- Problem to work on
Quote, please, the line with "Write part 2", the line with "return Pos(0, hinge_y, case_top) * shape", and every line between them, exactly and with nothing else.

- Given data
■ ■ ■ ■
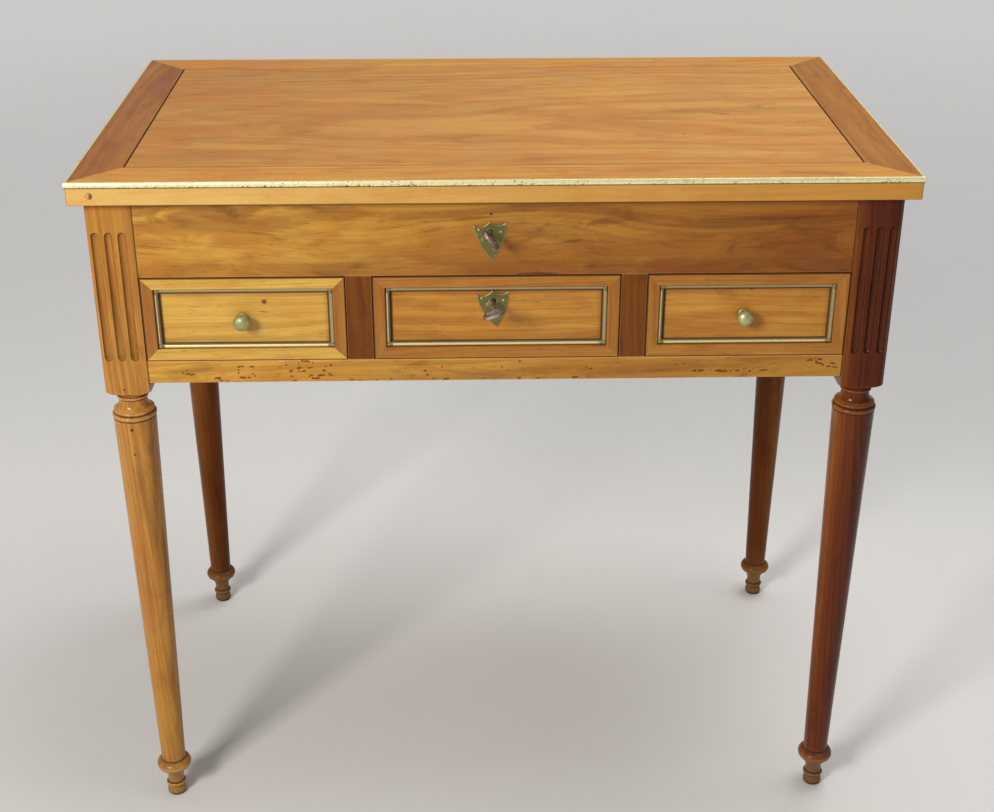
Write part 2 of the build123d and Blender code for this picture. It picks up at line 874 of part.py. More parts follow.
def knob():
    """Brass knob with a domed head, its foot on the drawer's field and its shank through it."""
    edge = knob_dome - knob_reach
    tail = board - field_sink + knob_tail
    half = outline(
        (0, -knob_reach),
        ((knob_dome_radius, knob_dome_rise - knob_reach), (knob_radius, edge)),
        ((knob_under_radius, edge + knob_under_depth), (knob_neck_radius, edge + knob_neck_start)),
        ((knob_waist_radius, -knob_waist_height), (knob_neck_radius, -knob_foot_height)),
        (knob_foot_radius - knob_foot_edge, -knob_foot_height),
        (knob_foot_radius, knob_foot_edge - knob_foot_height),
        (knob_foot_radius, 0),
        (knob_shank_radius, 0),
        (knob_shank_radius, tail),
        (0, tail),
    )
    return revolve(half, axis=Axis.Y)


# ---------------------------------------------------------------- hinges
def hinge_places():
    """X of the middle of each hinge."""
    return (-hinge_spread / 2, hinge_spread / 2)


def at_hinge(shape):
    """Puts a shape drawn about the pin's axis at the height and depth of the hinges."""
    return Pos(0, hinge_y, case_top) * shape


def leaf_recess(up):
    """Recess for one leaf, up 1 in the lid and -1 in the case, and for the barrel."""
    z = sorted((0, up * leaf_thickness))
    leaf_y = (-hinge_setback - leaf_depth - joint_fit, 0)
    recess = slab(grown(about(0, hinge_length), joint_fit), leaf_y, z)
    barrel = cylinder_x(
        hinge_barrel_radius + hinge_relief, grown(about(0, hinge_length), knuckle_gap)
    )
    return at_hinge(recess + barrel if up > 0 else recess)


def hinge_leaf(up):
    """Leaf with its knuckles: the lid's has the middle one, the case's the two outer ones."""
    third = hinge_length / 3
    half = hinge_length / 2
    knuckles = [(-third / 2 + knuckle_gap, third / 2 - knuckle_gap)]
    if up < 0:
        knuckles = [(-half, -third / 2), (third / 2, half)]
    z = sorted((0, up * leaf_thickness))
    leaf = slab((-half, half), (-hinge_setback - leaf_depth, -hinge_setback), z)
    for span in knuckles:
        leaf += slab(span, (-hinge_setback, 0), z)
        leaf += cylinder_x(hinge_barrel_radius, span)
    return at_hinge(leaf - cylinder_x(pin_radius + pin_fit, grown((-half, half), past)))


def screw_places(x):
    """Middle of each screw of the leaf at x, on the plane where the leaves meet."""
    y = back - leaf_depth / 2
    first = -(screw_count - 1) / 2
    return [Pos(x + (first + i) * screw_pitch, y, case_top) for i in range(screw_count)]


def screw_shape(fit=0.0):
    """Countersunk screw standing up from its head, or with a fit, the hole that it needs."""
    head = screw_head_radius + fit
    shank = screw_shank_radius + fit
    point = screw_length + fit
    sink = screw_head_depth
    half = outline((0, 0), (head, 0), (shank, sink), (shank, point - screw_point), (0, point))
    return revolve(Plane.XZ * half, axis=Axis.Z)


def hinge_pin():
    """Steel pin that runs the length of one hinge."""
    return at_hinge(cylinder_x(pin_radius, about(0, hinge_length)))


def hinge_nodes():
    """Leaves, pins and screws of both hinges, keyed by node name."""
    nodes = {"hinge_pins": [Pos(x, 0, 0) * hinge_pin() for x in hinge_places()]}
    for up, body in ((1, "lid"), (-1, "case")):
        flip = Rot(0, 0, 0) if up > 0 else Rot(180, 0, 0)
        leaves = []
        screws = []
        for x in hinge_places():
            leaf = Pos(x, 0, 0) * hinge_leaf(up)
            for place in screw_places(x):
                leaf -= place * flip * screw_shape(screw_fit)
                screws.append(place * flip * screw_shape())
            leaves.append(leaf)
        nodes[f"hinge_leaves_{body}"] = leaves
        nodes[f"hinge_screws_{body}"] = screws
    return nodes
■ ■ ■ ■
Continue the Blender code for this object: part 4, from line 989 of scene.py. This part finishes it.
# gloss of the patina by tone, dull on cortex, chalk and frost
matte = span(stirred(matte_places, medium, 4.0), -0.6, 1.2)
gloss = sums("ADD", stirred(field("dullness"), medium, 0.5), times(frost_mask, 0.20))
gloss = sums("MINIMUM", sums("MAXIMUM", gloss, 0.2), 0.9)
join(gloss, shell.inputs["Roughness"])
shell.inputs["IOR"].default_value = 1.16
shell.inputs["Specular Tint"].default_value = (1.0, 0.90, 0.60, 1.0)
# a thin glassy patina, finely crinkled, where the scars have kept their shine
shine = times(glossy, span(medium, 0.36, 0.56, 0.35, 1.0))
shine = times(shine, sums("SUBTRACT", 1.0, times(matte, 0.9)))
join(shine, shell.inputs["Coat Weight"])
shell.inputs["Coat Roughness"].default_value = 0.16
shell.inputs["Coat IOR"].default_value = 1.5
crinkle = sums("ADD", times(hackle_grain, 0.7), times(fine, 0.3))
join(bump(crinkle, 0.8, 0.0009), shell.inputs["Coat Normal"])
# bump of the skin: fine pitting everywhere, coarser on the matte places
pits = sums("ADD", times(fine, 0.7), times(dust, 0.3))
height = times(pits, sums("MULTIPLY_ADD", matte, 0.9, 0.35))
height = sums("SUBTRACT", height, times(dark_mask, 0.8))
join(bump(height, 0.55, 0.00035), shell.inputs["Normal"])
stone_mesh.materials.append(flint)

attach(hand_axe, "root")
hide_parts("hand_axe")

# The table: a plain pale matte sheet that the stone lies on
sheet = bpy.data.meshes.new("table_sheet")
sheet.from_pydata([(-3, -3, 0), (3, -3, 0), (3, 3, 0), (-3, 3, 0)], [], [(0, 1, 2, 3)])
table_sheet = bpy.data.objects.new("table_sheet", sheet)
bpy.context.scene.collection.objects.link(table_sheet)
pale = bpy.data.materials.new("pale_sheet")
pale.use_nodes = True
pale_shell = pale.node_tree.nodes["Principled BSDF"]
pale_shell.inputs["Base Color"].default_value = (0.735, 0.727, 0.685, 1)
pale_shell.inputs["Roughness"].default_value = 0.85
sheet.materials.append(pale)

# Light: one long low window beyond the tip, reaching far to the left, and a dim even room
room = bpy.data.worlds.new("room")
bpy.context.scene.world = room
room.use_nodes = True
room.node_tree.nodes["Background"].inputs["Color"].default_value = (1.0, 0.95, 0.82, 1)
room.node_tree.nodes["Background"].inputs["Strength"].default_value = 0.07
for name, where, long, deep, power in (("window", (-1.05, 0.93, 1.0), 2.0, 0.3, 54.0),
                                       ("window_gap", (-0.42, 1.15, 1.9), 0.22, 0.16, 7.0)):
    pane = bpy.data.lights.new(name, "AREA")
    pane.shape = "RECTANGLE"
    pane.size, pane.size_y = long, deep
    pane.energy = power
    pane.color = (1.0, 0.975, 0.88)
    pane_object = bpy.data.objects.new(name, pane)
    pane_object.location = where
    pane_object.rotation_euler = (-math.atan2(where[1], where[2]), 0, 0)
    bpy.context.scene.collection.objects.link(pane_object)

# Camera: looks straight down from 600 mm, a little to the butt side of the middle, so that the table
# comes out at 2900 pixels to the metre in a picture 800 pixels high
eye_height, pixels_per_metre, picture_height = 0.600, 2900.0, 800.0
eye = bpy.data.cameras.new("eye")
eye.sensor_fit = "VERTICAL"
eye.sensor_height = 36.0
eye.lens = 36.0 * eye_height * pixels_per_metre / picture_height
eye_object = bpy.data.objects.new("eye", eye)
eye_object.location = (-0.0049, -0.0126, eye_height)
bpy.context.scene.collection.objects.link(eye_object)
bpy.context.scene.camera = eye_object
■ ■ ■ ■
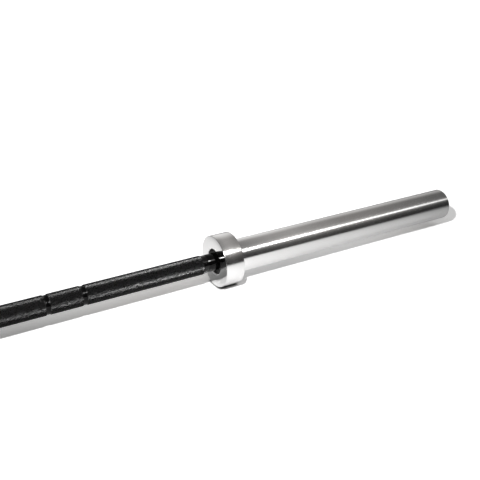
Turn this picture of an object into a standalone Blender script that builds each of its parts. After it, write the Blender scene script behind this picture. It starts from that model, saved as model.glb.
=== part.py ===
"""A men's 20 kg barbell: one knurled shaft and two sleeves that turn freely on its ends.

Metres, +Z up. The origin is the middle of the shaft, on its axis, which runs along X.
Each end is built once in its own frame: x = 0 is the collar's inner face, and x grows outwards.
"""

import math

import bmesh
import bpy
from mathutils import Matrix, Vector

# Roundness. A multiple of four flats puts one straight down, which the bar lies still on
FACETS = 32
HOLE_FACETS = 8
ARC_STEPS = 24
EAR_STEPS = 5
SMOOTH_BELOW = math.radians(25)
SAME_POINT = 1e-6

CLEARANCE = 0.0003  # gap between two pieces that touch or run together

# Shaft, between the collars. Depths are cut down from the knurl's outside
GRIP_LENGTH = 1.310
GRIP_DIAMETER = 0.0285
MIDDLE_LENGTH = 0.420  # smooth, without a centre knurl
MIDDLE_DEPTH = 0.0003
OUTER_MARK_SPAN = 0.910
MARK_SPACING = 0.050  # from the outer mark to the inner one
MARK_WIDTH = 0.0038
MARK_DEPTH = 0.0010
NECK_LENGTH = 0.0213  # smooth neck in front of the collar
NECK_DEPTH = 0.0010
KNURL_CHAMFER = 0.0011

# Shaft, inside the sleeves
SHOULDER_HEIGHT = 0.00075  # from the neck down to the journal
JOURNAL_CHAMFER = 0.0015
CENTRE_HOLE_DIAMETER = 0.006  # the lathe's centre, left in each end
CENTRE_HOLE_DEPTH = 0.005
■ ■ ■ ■
- Correct output
Write part 2 of the build123d and Blender code for this picture. It picks up at line 874 of part.py. More parts follow.
def knob():
    """Brass knob with a domed head, its foot on the drawer's field and its shank through it."""
    edge = knob_dome - knob_reach
    tail = board - field_sink + knob_tail
    half = outline(
        (0, -knob_reach),
        ((knob_dome_radius, knob_dome_rise - knob_reach), (knob_radius, edge)),
        ((knob_under_radius, edge + knob_under_depth), (knob_neck_radius, edge + knob_neck_start)),
        ((knob_waist_radius, -knob_waist_height), (knob_neck_radius, -knob_foot_height)),
        (knob_foot_radius - knob_foot_edge, -knob_foot_height),
        (knob_foot_radius, knob_foot_edge - knob_foot_height),
        (knob_foot_radius, 0),
        (knob_shank_radius, 0),
        (knob_shank_radius, tail),
        (0, tail),
    )
    return revolve(half, axis=Axis.Y)


# ---------------------------------------------------------------- hinges
def hinge_places():
    """X of the middle of each hinge."""
    return (-hinge_spread / 2, hinge_spread / 2)


def at_hinge(shape):
    """Puts a shape drawn about the pin's axis at the height and depth of the hinges."""
    return Pos(0, hinge_y, case_top) * shape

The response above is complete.